By Jamie Coomarasamy
BBC News, St Paul
John McCain stressed his bipartisan record in Congress
So, "change" it is. In a sober, restrained speech, lacking in rhetorical flourishes, John McCain portrayed himself as a servant of the country, with the experience and character to lead it.
He was - he insisted - a career insurgent, unafraid to take on vested interests.
Co-opting the big theme of Barack Obama's campaign, he suggested that he - and not his Democratic opponent - was the true agent of change in the presidential race.
After spending more than two decades in what he called a "me first, country second" Congress, his message was that John McCain, the war hero, had never fallen into that category.
He had - in the words of the convention slogan - always put country first.
Morphing his brand into something resembling his opponent's is a striking gamble at this stage of the presidential contest, but risk-taking has been a feature of Mr McCain's rollercoaster campaign for the White House.
Nowhere has that been more clear than in his surprise choice of running-mate, Sarah Palin.
She was there to watch the speech, as home-made signs bearing the slogan "Palin Power" jostled with the official ones reading "Peace" and "Country first".
Mr McCain may be the Republican candidate for president, but on his big night in the spotlight he seemed, at times to be playing second fiddle to his running-mate.
Sarah Palin appears to have shored up social conservatives' support
Not that he appeared to care. He framed his choice for vice-president as the latest example of his maverick streak.
There was a very different atmosphere in the hall to the previous night, when the Alaskan governor had spoken.
Then, an excited, swooning crowd had repeatedly leapt to its feet, whooping and hollering as their new heroine gave a proud defence of her family and her small-town experience, before launching a string of crowd-pleasing, sharply-worded attacks against the man she referred to as "our opponent".
There were several moments when the crowd stood up and applauded loudly during the McCain speech, but at times they seemed to be rousing themselves rather than being roused. Applauding the ideas, rather than the language or the delivery.
In fact, some of the loudest chants were those designed to drown out the anti-war protestors who had managed to get into the hall.
Change may have been the theme, but for anyone who has heard Mr McCain on the campaign trail, many passages - from his promise to cut taxes to his pledge to serve the country - were familiar.
There were few policy pledges, and while he gave examples intended to show that he understood the economic problems facing ordinary Americans, he didn't do much to address the concerns about his grasp of economics.

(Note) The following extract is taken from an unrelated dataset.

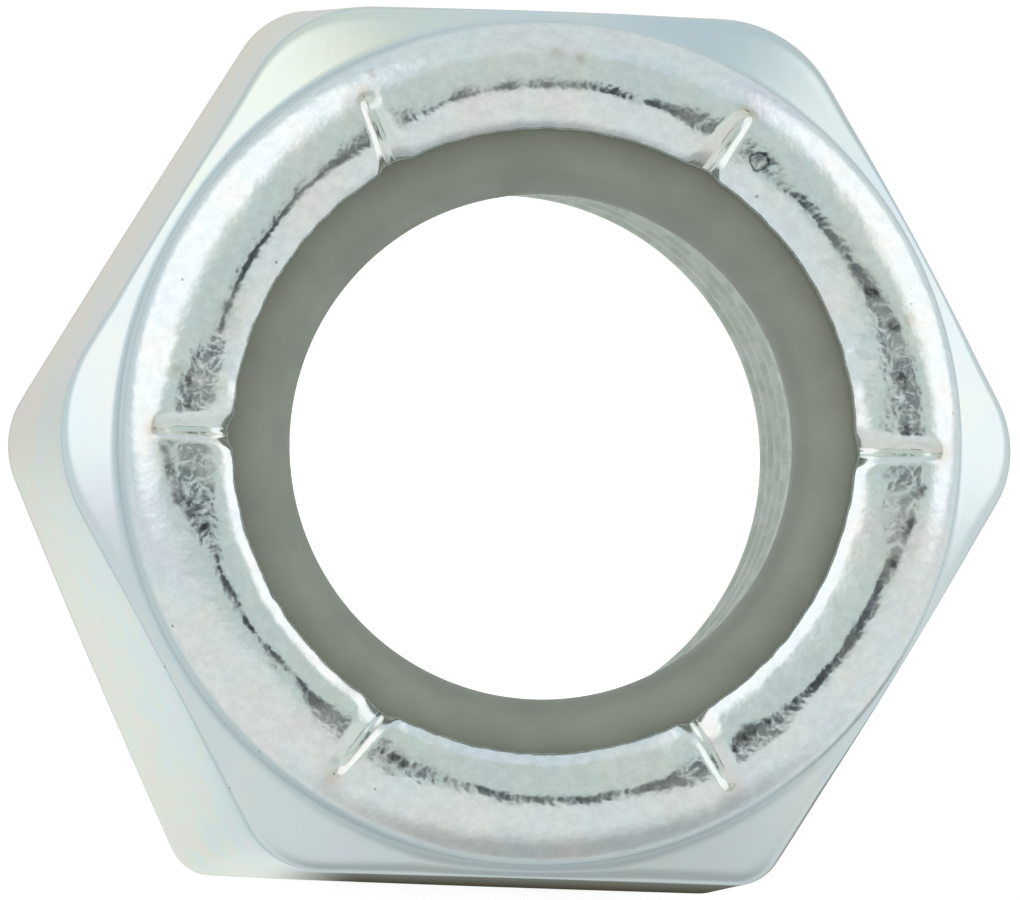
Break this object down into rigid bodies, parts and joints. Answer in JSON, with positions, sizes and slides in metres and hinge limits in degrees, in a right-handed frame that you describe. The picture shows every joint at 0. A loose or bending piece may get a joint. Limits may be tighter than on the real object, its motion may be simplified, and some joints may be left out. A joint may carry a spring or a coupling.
{
  "type": "nylon insert lock nut",
  "caption": "Hexagon lock nut with a rolled, notched collar that holds a nylon locking ring above the threaded bore.",
  "frame": {"origin": "centre of the flat bearing face, on the thread axis", "axes": "+Z along the thread axis from the bearing face towards the nylon insert; +X towards one hexagon corner; +Y across a pair of flats"},
  "size_m": [0.0178, 0.0158, 0.0112],
  "materials": {
    "zinc_plated_steel": "bright zinc plating with a faint pale iridescence over cold formed steel",
    "nylon": "satin grey-green nylon"
  },
  "bodies": {
    "root": {"steel_body": "zinc_plated_steel", "nylon_insert": "nylon"}
  },
  "joints": []
}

No, with Sarah Palin appearing to have done so much to shore up the enthusiasm of social conservatives in the party, this was a speech aimed at independent and floating voters.
That's why Mr McCain spent so little time talking about George W Bush and so much of it playing up his independence from the Republican Party.

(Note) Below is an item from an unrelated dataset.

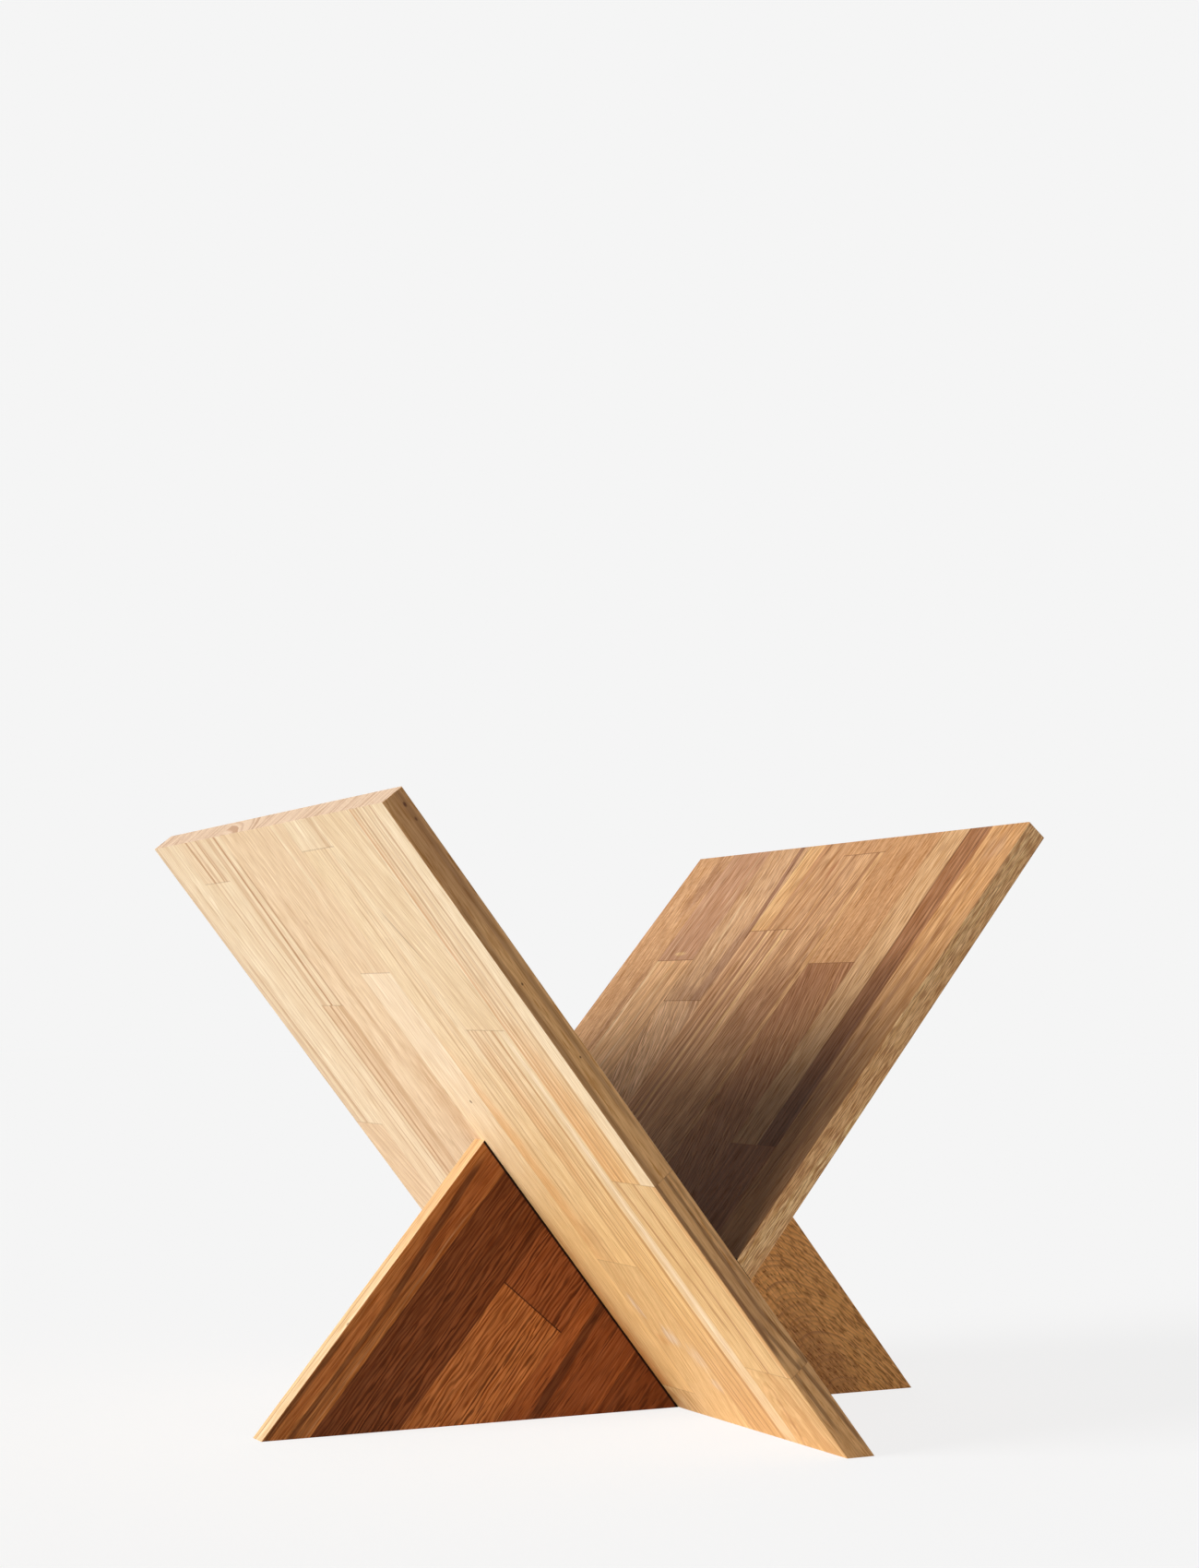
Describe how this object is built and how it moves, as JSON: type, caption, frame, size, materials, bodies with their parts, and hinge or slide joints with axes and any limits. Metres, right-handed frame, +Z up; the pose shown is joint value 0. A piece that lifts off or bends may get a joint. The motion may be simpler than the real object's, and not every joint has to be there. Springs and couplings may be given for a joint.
{
  "type": "magazine holder",
  "caption": "Freestanding oak magazine holder: two leaning stave-glued boards meet in an open V, held up by an upright triangular fin on each side.",
  "frame": {"origin": "on the floor, at the middle of the whole footprint", "axes": "+Z up, +X from the long board's top towards the short board's top, +Y across the boards"},
  "size_m": [0.39, 0.32, 0.302],
  "materials": {
    "long_board_oak": "oiled, satin",
    "short_board_oak": "oiled, satin",
    "left_fin_oak": "oiled, satin",
    "right_fin_oak": "oiled, satin",
    "beech_dowel": "plain"
  },
  "bodies": {
    "root": {"board_dowels": "beech_dowel", "fin_through_dowels": "beech_dowel", "left_fin_dowel": "beech_dowel", "left_fin_stave_1": "left_fin_oak", "left_fin_stave_2": "left_fin_oak", "left_fin_stave_3_lower": "left_fin_oak", "left_fin_stave_3_upper": "left_fin_oak", "left_fin_stave_4": "left_fin_oak", "left_fin_stave_5": "left_fin_oak", "long_board_stave_1_lower": "long_board_oak", "long_board_stave_1_middle": "long_board_oak", "long_board_stave_1_upper": "long_board_oak", "long_board_stave_2_lower": "long_board_oak", "long_board_stave_2_upper": "long_board_oak", "long_board_stave_3_lower": "long_board_oak", "long_board_stave_3_middle": "long_board_oak", "long_board_stave_3_upper": "long_board_oak", "long_board_stave_4_lower": "long_board_oak", "long_board_stave_4_middle": "long_board_oak", "long_board_stave_4_upper": "long_board_oak", "long_board_stave_5": "long_board_oak", "long_board_stave_6_lower": "long_board_oak", "long_board_stave_6_upper": "long_board_oak", "long_board_stave_7_lower": "long_board_oak", "long_board_stave_7_upper": "long_board_oak", "long_board_stave_8_lower": "long_board_oak", "long_board_stave_8_upper": "long_board_oak", "right_fin_dowels": "beech_dowel", "right_fin_stave_1": "right_fin_oak", "right_fin_stave_2": "right_fin_oak", "right_fin_stave_3": "right_fin_oak", "short_board_stave_1": "short_board_oak", "short_board_stave_2_lower": "short_board_oak", "short_board_stave_2_upper": "short_board_oak", "short_board_stave_3_lower": "short_board_oak", "short_board_stave_3_upper": "short_board_oak", "short_board_stave_4_lower": "short_board_oak", "short_board_stave_4_upper": "short_board_oak", "short_board_stave_5_lower": "short_board_oak", "short_board_stave_5_upper": "short_board_oak", "short_board_stave_6_lower": "short_board_oak", "short_board_stave_6_upper": "short_board_oak", "short_board_stave_7_lower": "short_board_oak", "short_board_stave_7_upper": "short_board_oak", "short_board_stave_8": "short_board_oak"}
  },
  "joints": []
}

At one point - to a rather shocked silence, or so it seemed - he said that he didn't work for a party, but for the people.

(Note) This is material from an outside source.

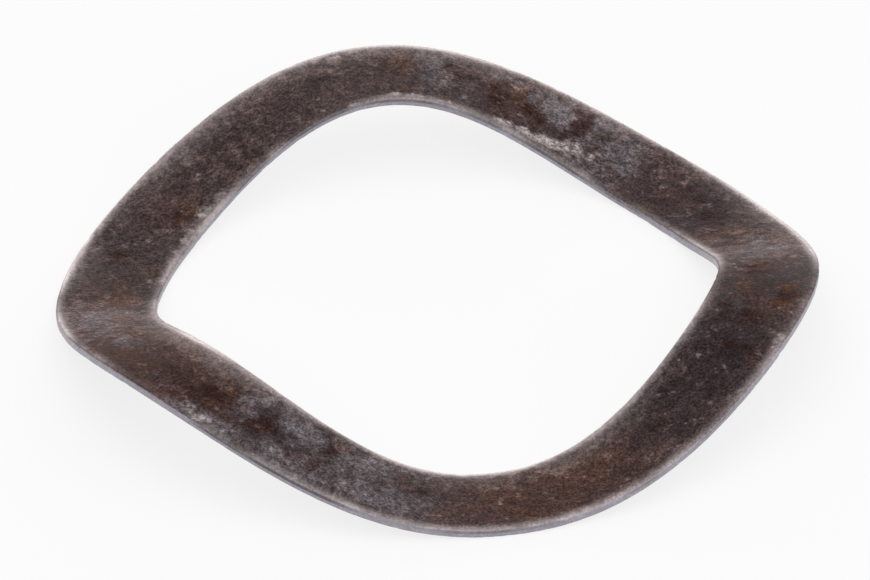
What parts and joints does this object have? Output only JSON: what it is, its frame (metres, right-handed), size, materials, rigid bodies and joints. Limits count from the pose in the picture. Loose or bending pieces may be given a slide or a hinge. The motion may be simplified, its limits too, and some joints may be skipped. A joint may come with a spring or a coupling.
{
  "type": "wave spring washer",
  "caption": "Thin ring of dark spring steel formed into even waves, which pushes two flat faces apart when it is squeezed between them.",
  "frame": {"origin": "on the axis of the bore, in the plane that the troughs rest on", "axes": "+Z along the axis of the bore, up towards the crests; +X is 19 degrees anticlockwise of a crest, seen from above"},
  "size_m": [0.0218, 0.0218, 0.0027],
  "materials": {
    "tarnished_spring_steel": "tumbled spring steel with a dark brown oxide skin, mottled rust and pale rubbed edges"
  },
  "bodies": {
    "root": {"wave_washer": "tarnished_spring_steel"}
  },
  "joints": []
}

He stressed his bipartisan record in Congress, accusing Barack Obama of lacking the courage to buck his party line in order to reach agreements with Republicans
Yet, in contrast to Sarah Palin's sarcastic salvoes, his attacks on his opponent - apart from one dig at his alleged messianic streak - tended to be on matters of policy, not character.
He seemed intent on playing good cop to his running mate's bad cop, a traditional division of labour in this untraditional ticket.
The only rousing passage was at the end of the speech, when a series of pledges to fight for the country provided a rare rhetorical crescendo.
Yet, in the hall at least, Mr McCain's words were completely drowned out. It was as if the crowd was determined to raise him up and lift him across the finishing line with their cheers.
As the speech ended and the red, white and blue balloons came cascading down, videotaped fireworks were shown on the screen behind the Arizona senator.
He had not delivered any real fireworks in his speech, either, but, then, he probably hadn't intended to.
Tonight was about telling the story of a patriotic war hero, whose courage had infused his political career and made him the best qualified candidate to be president.
Americans have two months to decide whether it was a convincing one.